Section 290.013, subdivision (b) provides as follows:

“If the person does not know the new residence address or location at the time of the move, the registrant shall, in person, within five working days of the move, inform the last registering agency or agencies that he or she is moving. The person shall later notify the last registering agency or agencies, in writing, sent by certified or registered mail, of the new address or location within five working days of moving into the new residence address or location, whether temporary or permanent.”

The purpose of subdivision (b) of section 290.013 is to provide law enforcement officials with timely information as to the current whereabouts of sex offenders who have changed addresses. (See Wright v. Superior Court (1997) 15 Cal.4th 521, 527, 63 Cal.Rptr.2d 322, 936 P.2d 101 [arising under former § 290, subd. (f) ].) Subdivision (b) forecloses the possibility that a registrant could avoid giving notice of a new address or location by claiming he or she did not know the new address, by placing the burden on the registrant to provide a new address or location within five working days of the move. Timely change of address notification is essential to police monitoring of sex offenders to prevent them from disappearing from the registration rolls. Again, defendant concedes there is substantial evidence to support his conviction under subdivision (b).

As demonstrated by the above discussion, subdivisions (a) and (b) create “separate, albeit closely related, requirements.” (People v.

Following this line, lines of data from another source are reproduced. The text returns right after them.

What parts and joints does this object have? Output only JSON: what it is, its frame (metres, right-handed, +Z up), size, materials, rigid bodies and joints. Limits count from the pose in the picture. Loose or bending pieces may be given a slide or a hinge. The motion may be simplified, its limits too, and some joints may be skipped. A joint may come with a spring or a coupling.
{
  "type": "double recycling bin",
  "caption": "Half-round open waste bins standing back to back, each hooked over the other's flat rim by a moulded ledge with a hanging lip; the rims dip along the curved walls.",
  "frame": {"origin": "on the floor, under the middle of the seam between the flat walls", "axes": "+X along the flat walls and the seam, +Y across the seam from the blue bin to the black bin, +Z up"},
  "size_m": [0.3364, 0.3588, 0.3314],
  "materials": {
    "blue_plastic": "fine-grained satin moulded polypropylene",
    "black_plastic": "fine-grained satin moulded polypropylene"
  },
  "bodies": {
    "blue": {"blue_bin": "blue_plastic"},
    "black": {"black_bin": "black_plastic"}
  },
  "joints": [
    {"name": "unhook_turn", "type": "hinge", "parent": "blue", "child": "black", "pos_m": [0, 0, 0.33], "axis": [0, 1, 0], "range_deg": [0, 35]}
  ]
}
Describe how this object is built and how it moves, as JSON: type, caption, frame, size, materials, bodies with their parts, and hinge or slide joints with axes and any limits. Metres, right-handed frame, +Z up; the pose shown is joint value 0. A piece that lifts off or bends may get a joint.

Britt, supra, 32 Cal.4th at p. 951, 12 Cal.Rptr.3d 66, 87 P.3d 812 [discussing the separate obligations to register and to report a change of address].) “Failure to register incurs a criminal penalty, and each failure to register is a separate criminal offense. (§ 290.018; People v. Meeks (2004) 123 Cal.App.4th 695, 702, 20 Cal.Rptr.3d 445.)” (Good v. Superior Court (2008) 158 Cal.App.4th 1494, 1509, 71 Cal.Rptr.3d 125.) Defendant failed to register in two respects—he did not report his move and did not report his new address. Each failure was a separate violation of law.

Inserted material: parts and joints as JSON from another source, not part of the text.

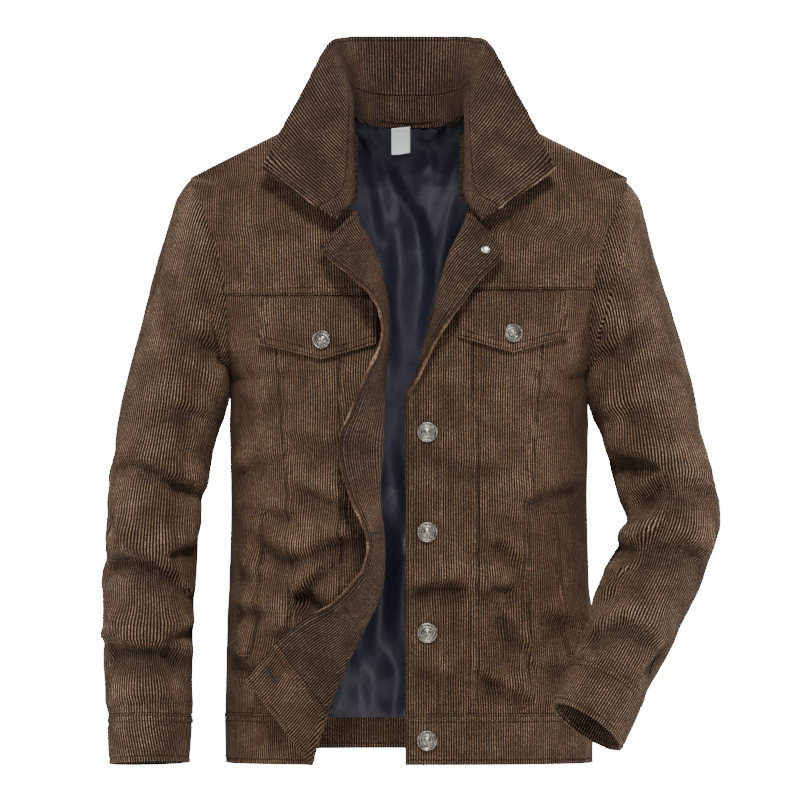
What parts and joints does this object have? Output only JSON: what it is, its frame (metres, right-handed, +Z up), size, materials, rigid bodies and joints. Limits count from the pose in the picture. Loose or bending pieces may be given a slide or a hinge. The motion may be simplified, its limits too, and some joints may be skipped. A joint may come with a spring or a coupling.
{
  "type": "corduroy trucker jacket",
  "caption": "Waist-length corduroy jacket with a turned-up collar, pointed pocket flaps, cuffs and metal buttons, worn open with one front turned outward.",
  "frame": {"origin": "base of the neck, between the shoulders, where the wearer carries the jacket", "axes": "+Z up along the wearer's body, +Y towards the wearer's back, +X towards the wearer's left"},
  "size_m": [0.6391, 0.2981, 0.7598],
  "materials": {
    "corduroy": "brown cotton corduroy with a fine raised wale",
    "lining": "dark satin lining",
    "metal": "antique pewter, lightly worn",
    "tape": "blank white woven tape"
  },
  "bodies": {
    "root": {"back": "corduroy", "back_lining": "lining", "back_waistband": "corduroy", "collar_leaf": "corduroy", "collar_stand": "corduroy", "front_button_1": "metal", "front_button_2": "metal", "front_button_3": "metal", "front_button_4": "metal", "label": "tape", "left_cuff": "corduroy", "left_facing": "corduroy", "left_flap": "corduroy", "left_flap_button": "metal", "left_front_centre": "corduroy", "left_front_middle": "corduroy", "left_front_side": "corduroy", "left_lining": "lining", "left_placket": "corduroy", "left_sleeve_top": "corduroy", "left_sleeve_under": "corduroy", "left_waistband": "corduroy", "left_welt": "corduroy", "left_yoke": "corduroy", "right_cuff": "corduroy", "right_facing": "corduroy", "right_flap": "corduroy", "right_flap_button": "metal", "right_front_centre": "corduroy", "right_front_middle": "corduroy", "right_front_side": "corduroy", "right_lining": "lining", "right_placket": "corduroy", "right_sleeve_top": "corduroy", "right_sleeve_under": "corduroy", "right_waistband": "corduroy", "right_welt": "corduroy", "right_yoke": "corduroy", "top_button": "metal", "top_button_rivet": "metal"}
  },
  "joints": []
}
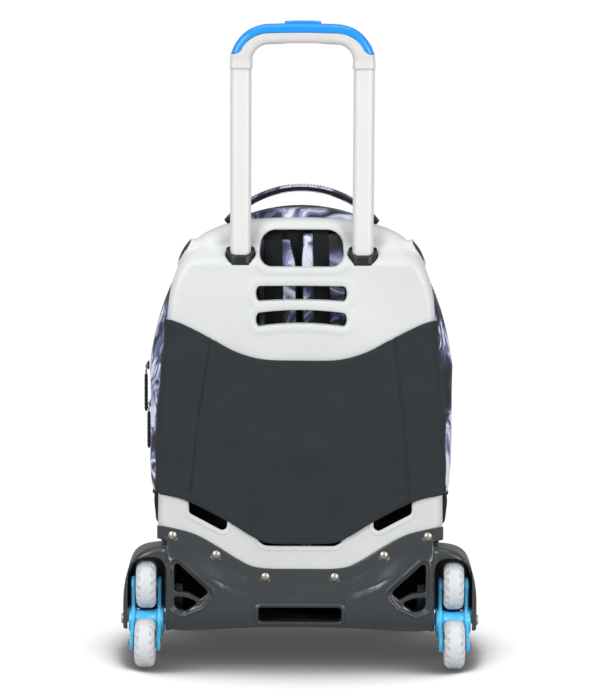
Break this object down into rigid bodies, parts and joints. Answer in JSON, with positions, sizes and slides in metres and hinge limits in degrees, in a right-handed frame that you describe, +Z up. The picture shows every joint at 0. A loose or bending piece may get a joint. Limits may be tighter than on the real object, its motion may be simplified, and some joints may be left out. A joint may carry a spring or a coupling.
{
  "type": "wheeled backpack",
  "caption": "Backpack on a hard-shell trolley with a telescopic handle and stair-climbing three-wheel stars.",
  "frame": {"origin": "on the floor, at the middle of the overall width and depth", "axes": "+Z up, +Y from the hard shell towards the front pocket, +X to the right seen from the shell side"},
  "size_m": [0.3796, 0.26, 0.6777],
  "materials": {
    "shell_plastic": "satin, fine grain",
    "base_plastic": "semi-gloss",
    "trim_plastic": "satin",
    "cover_cloth": "matt weave",
    "print_cloth": "navy weave with pale streaks",
    "boot_cloth": "matt weave",
    "tape_cloth": "ribbed tape",
    "tube_metal": "satin anodised",
    "sleeve_metal": "mill",
    "pin_steel": "zinc plated",
    "bright_metal": "nickel plated",
    "spring_steel": "plain",
    "blue_plastic": "gloss",
    "grip_plastic": "soft",
    "tyre_clear": "milky, satin",
    "core_plastic": "gloss",
    "spacer_plastic": "satin",
    "foot_rubber": "matt"
  },
  "bodies": {
    "trolley": {"back_shell": "shell_plastic", "back_cover": "cover_cloth", "base_moulding": "base_plastic", "base_rivets": "pin_steel", "tube_feet": "trim_plastic", "front_feet": "base_plastic", "foot_pads": "foot_rubber", "axle_spacers": "spacer_plastic", "outer_tubes": "sleeve_metal", "tube_collars": "trim_plastic", "main_axles": "pin_steel", "corner_spring_left": "spring_steel", "corner_spring_right": "spring_steel"},
    "handle": {"grip_body": "grip_plastic", "grip_cover": "blue_plastic", "handle_tubes": "tube_metal", "lock_blocks": "trim_plastic", "button_spring": "spring_steel", "lock_spring_left": "spring_steel", "lock_spring_right": "spring_steel"},
    "button": {"grip_button": "blue_plastic", "push_rods": "pin_steel"},
    "lock_pin_left": {"lock_pin_left": "pin_steel"},
    "lock_pin_right": {"lock_pin_right": "pin_steel"},
    "corner_button_left": {"corner_button_left": "trim_plastic"},
    "corner_button_right": {"corner_button_right": "trim_plastic"},
    "pack": {"bag_boot": "boot_cloth", "bag_main": "print_cloth", "front_boot": "boot_cloth", "front_bag": "print_cloth", "front_pocket": "print_cloth", "back_panel": "boot_cloth", "shoulder_straps": "print_cloth", "zip_main": "tape_cloth", "zip_front": "tape_cloth", "zip_pocket": "tape_cloth"},
    "carry_handle": {"carry_handle": "print_cloth"},
    "slider_main": {"slider_main": "bright_metal"},
    "pull_main": {"pull_main": "tape_cloth"},
    "slider_front": {"slider_front": "bright_metal"},
    "pull_front": {"pull_front": "tape_cloth"},
    "slider_pocket": {"slider_pocket": "bright_metal"},
    "pull_pocket": {"pull_pocket": "tape_cloth"},
    "star_left": {"star_plates_left": "blue_plastic", "wheel_pins_left": "pin_steel"},
    "wheel_left_top": {"tyre_left_top": "tyre_clear", "core_left_top": "core_plastic"},
    "wheel_left_rear": {"tyre_left_rear": "tyre_clear", "core_left_rear": "core_plastic"},
    "wheel_left_front": {"tyre_left_front": "tyre_clear", "core_left_front": "core_plastic"},
    "star_right": {"star_plates_right": "blue_plastic", "wheel_pins_right": "pin_steel"},
    "wheel_right_top": {"tyre_right_top": "tyre_clear", "core_right_top": "core_plastic"},
    "wheel_right_rear": {"tyre_right_rear": "tyre_clear", "core_right_rear": "core_plastic"},
    "wheel_right_front": {"tyre_right_front": "tyre_clear", "core_right_front": "core_plastic"}
  },
  "joints": [
    {"name": "handle_slide", "type": "slide", "parent": "trolley", "child": "handle", "axis": [0, 0, 1], "range_m": [-0.184, 0.105]},
    {"name": "button_press", "type": "slide", "parent": "handle", "child": "button", "axis": [0, 0, -1], "range_m": [0, 0.003], "stiffness_N_per_m": 400, "springref_m": -0.01, "deforming": ["button_spring"]},
    {"name": "lock_pin_left_slide", "type": "slide", "parent": "handle", "child": "lock_pin_left", "axis": [1, 0, 0], "range_m": [0, 0.003], "stiffness_N_per_m": 150, "springref_m": -0.004, "deforming": ["lock_spring_left"]},
    {"name": "lock_pin_right_slide", "type": "slide", "parent": "handle", "child": "lock_pin_right", "axis": [-1, 0, 0], "range_m": [0, 0.003], "stiffness_N_per_m": 150, "springref_m": -0.004, "deforming": ["lock_spring_right"]},
    {"name": "corner_button_left_press", "type": "slide", "parent": "trolley", "child": "corner_button_left", "axis": [0.851, 0.17, -0.497], "range_m": [0, 0.0025], "stiffness_N_per_m": 500, "springref_m": -0.008, "deforming": ["corner_spring_left"]},
    {"name": "corner_button_right_press", "type": "slide", "parent": "trolley", "child": "corner_button_right", "axis": [-0.851, 0.17, -0.497], "range_m": [0, 0.0025], "stiffness_N_per_m": 500, "springref_m": -0.008, "deforming": ["corner_spring_right"]},
    {"name": "pack_lift_off", "type": "slide", "parent": "trolley", "child": "pack", "axis": [0, 1, 0], "range_m": [0, 0.32]},
    {"name": "carry_handle_lean", "type": "hinge", "parent": "pack", "child": "carry_handle", "pos_m": [0, -0.018, 0.466], "axis": [1, 0, 0], "range_deg": [0, 15]},
    {"name": "slider_main_run", "type": "slide", "parent": "pack", "child": "slider_main", "axis": [0, 0, -1], "range_m": [0, 0.09]},
    {"name": "slider_front_run", "type": "slide", "parent": "pack", "child": "slider_front", "axis": [0, 0, -1], "range_m": [-0.036, 0.04]},
    {"name": "slider_pocket_run", "type": "slide", "parent": "pack", "child": "slider_pocket", "axis": [-1, 0, 0], "range_m": [0, 0.16]},
    {"name": "pull_main_swing", "type": "hinge", "parent": "slider_main", "child": "pull_main", "pos_m": [-0.169, 0.014, 0.304], "axis": [0, 1, 0], "range_deg": [0, 85]},
    {"name": "pull_front_swing", "type": "hinge", "parent": "slider_front", "child": "pull_front", "pos_m": [-0.169, 0.068, 0.254], "axis": [0, 1, 0], "range_deg": [0, 85]},
    {"name": "pull_pocket_swing", "type": "hinge", "parent": "slider_pocket", "child": "pull_pocket", "pos_m": [0.08, 0.1065, 0.304], "axis": [1, 0, 0], "range_deg": [0, 85]},
    {"name": "star_left_turn", "type": "hinge", "parent": "trolley", "child": "star_left", "pos_m": [-0.163, -0.07202, 0.04425], "axis": [1, 0, 0], "continuous": true},
    {"name": "wheel_left_top_spin", "type": "hinge", "parent": "star_left", "child": "wheel_left_top", "pos_m": [-0.163, -0.07202, 0.08175], "axis": [1, 0, 0], "continuous": true},
    {"name": "wheel_left_rear_spin", "type": "hinge", "parent": "star_left", "child": "wheel_left_rear", "pos_m": [-0.163, -0.1045, 0.0255], "axis": [1, 0, 0], "continuous": true},
    {"name": "wheel_left_front_spin", "type": "hinge", "parent": "star_left", "child": "wheel_left_front", "pos_m": [-0.163, -0.03955, 0.0255], "axis": [1, 0, 0], "continuous": true},
    {"name": "star_right_turn", "type": "hinge", "parent": "trolley", "child": "star_right", "pos_m": [0.163, -0.07202, 0.04425], "axis": [1, 0, 0], "continuous": true},
    {"name": "wheel_right_top_spin", "type": "hinge", "parent": "star_right", "child": "wheel_right_top", "pos_m": [0.163, -0.07202, 0.08175], "axis": [1, 0, 0], "continuous": true},
    {"name": "wheel_right_rear_spin", "type": "hinge", "parent": "star_right", "child": "wheel_right_rear", "pos_m": [0.163, -0.1045, 0.0255], "axis": [1, 0, 0], "continuous": true},
    {"name": "wheel_right_front_spin", "type": "hinge", "parent": "star_right", "child": "wheel_right_front", "pos_m": [0.163, -0.03955, 0.0255], "axis": [1, 0, 0], "continuous": true}
  ],
  "couplings": [
    {"joint": "lock_pin_left_slide", "follows": "button_press", "ratio": 1},
    {"joint": "lock_pin_right_slide", "follows": "button_press", "ratio": 1}
  ]
}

“A defendant may clearly be convicted of violating both parts of [former] section 290. Section 654 limits multiple punishment and prosecution, not conviction. (See People v. McFarland (1962) 58 Cal.2d 748, 762–763, 26 Cal.Rptr. 473, 376 P.2d 449.)” (People v. Britt, supra, 32 Cal.4th at p. 951, 12 Cal.Rptr.3d 66, 87 P.3d 812 [discussing the separate requirements to register and report a change of address under former § 290].) This unambiguous statement by our Supreme Court conclusively undermines defendant's argument that “he committed only a single crime—failure to register.”4

The trial court understood the difference between subdivisions (a) and (b) of section 290.013. The court concisely articulated that difference in denying defendant's motion to dismiss under section 1118.1 at the end of the prosecution's case: “Count 2 is Penal Code section 290.013, subdivision (a), requiring in-person registration within five days of a move, and ․ count 3, Penal Code section 290.013, subdivision (b), requiring registration in writing when the new residence is not known. And I think there is sufficient evidence of that. And the motion is denied.”

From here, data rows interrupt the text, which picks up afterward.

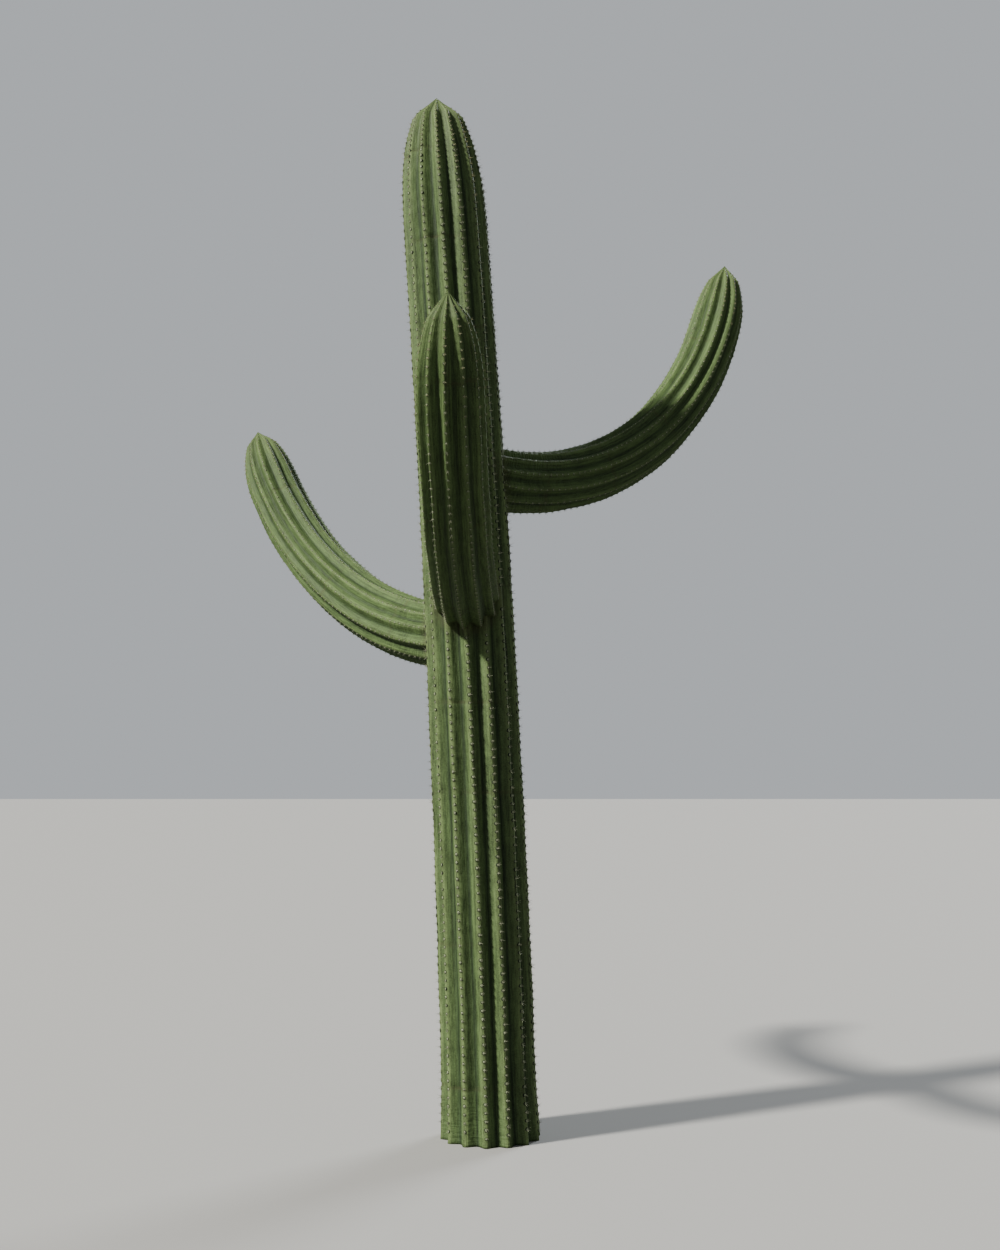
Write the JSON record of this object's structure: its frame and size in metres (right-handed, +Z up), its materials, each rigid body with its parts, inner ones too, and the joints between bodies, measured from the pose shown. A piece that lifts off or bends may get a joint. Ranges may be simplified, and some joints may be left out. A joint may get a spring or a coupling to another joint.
{
  "type": "saguaro cactus plant",
  "caption": "Tall ribbed column cactus rooted in the ground, leaning slightly, with curved arms that leave its sides and front and turn up to pointed, ribbed tips.",
  "frame": {"origin": "middle of the flat cut under the trunk, at ground level", "axes": "+Z up, -Y towards the front of the plant, where the front arm grows, +X towards the arm that leaves highest"},
  "size_m": [3.5761, 3.8318, 6.34],
  "materials": {
    "trunk_skin": "satin, waxy green skin over woody ribs",
    "arm_skin": "satin, waxy green skin, younger and paler in its grooves"
  },
  "bodies": {
    "root": {"trunk": "trunk_skin", "left_arm_elbow": "arm_skin", "left_arm_upright": "arm_skin", "right_arm_elbow": "arm_skin", "right_arm_upright": "arm_skin", "front_arm_elbow": "arm_skin", "front_arm_upright": "arm_skin"}
  },
  "joints": []
}
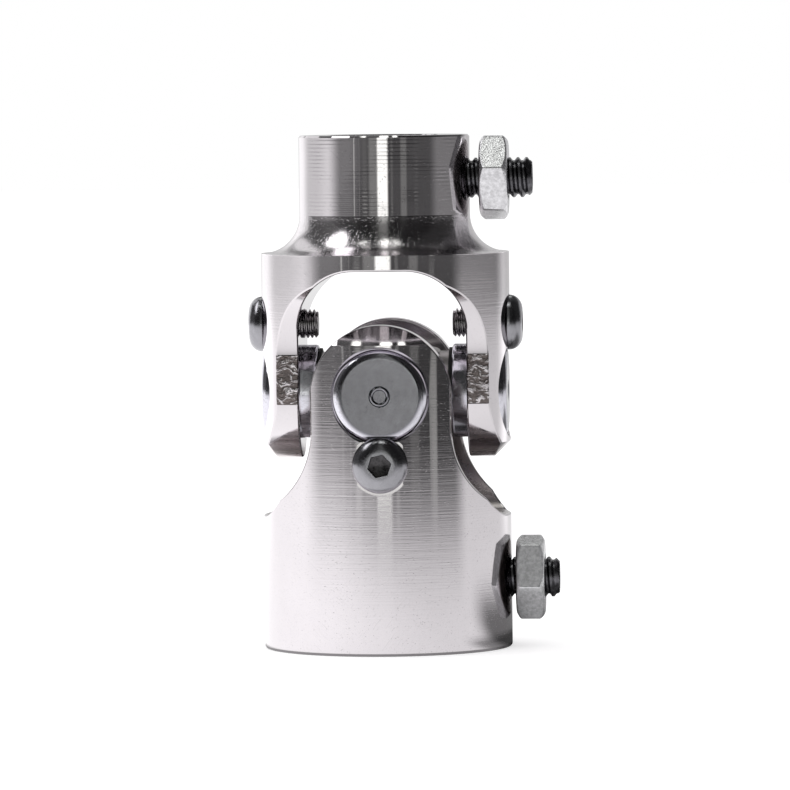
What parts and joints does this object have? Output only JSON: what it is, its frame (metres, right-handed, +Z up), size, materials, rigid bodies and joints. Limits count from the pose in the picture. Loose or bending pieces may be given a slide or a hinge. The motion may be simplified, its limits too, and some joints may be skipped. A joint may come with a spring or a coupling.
{
  "type": "steering universal joint",
  "caption": "Single steering universal joint: two turned steel yokes with splined bores, joined by a cross in needle roller bearings; set screws with jam nuts lock the shafts.",
  "frame": {"origin": "centre of the lower bore's mouth, on the plane of the lower yoke's foot", "axes": "+Z up the shaft line from the lower yoke to the upper one, +X the way both set screws point, the lower yoke's ears at -Y (front) and +Y (rear), the upper yoke's at -X and +X"},
  "size_m": [0.0516, 0.0458, 0.0855],
  "materials": {
    "yoke_steel": "bright plated steel with fine turning lines",
    "cross_steel": "forged steel with ground journals",
    "black_screw": "black oxide, lightly oiled",
    "nut_zinc": "zinc plated, slightly mottled",
    "cup_steel": "satin drawn steel",
    "needle_steel": "ground and polished",
    "disc_plastic": "natural bearing plastic",
    "seal_rubber": "black rubber",
    "button_screw": "satin steel head, black oxide thread"
  },
  "bodies": {
    "lower": {"lower_yoke": "yoke_steel", "lower_set_screw": "black_screw", "lower_jam_nut": "nut_zinc", "bearing_cup_front": "cup_steel", "needle_rollers_front": "needle_steel", "thrust_disc_front": "disc_plastic", "retaining_screw_front": "button_screw", "bearing_cup_rear": "cup_steel", "needle_rollers_rear": "needle_steel", "thrust_disc_rear": "disc_plastic", "retaining_screw_rear": "button_screw"},
    "cross": {"cross": "cross_steel", "trunnion_seal_front": "seal_rubber", "trunnion_seal_rear": "seal_rubber", "trunnion_seal_left": "seal_rubber", "trunnion_seal_right": "seal_rubber"},
    "upper": {"upper_yoke": "yoke_steel", "upper_set_screw": "black_screw", "upper_jam_nut": "nut_zinc", "bearing_cup_left": "cup_steel", "needle_rollers_left": "needle_steel", "thrust_disc_left": "disc_plastic", "retaining_screw_left": "button_screw", "bearing_cup_right": "cup_steel", "needle_rollers_right": "needle_steel", "thrust_disc_right": "disc_plastic", "retaining_screw_right": "button_screw"}
  },
  "joints": [
    {"name": "cross_swing", "type": "hinge", "parent": "lower", "child": "cross", "pos_m": [0, 0, 0.0428], "axis": [0, 1, 0], "range_deg": [-35, 35]},
    {"name": "upper_swing", "type": "hinge", "parent": "cross", "child": "upper", "pos_m": [0, 0, 0.0428], "axis": [1, 0, 0], "range_deg": [-35, 35]}
  ]
}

The trial court correctly followed the law by imposing sentence under both subdivisions, but staying the sentence in count 3 under section 654. “Defendant's objective in violating this section was the opposite of the government's—to avoid police surveillance. To fulfill this objective, he committed two crimes of omission, but each crime furthered the same objective. The failure to notify the former jurisdiction (§ 290, subd. (f)(1)) and the failure to register in the new jurisdiction (§ 290, subd. (a)(1)(A)) were means of achieving the same objective—to prevent any law enforcement authority from learning of his current residence.” (People v. Britt, supra, 32 Cal.4th 944 at p. 952, 12 Cal.Rptr.3d 66, 87 P.3d 812.) The reasoning in Britt applies with equal force here-defendant caused law enforcement to continue to believe defendant's residence remained at the motel in Sylmar by not reporting his move, and his failure to file a letter providing his new address within five working days denied law enforcement the knowledge he had moved to another state. Both objectives kept law enforcement from knowing defendant's current residence, and a stay under section 654 was the proper remedy.

Correction to the Abstract of Judgment

Defendant points out that the abstract of judgment indicates the trial court stayed one of two prior prison term enhancements. However, this case involved only one prior prison term enhancement allegation. The trial court imposed the one year term on that enhancement and did not strike any similar allegation. The Attorney General properly concedes the abstract of judgment must be corrected.


The abstract of judgment is ordered amended to delete all reference to a second prior prison term under Penal Code section 667 .5, subdivision (b). In all other respects, the judgment is affirmed.


We concur: TURNER, P.J., and ARMSTRONG, J.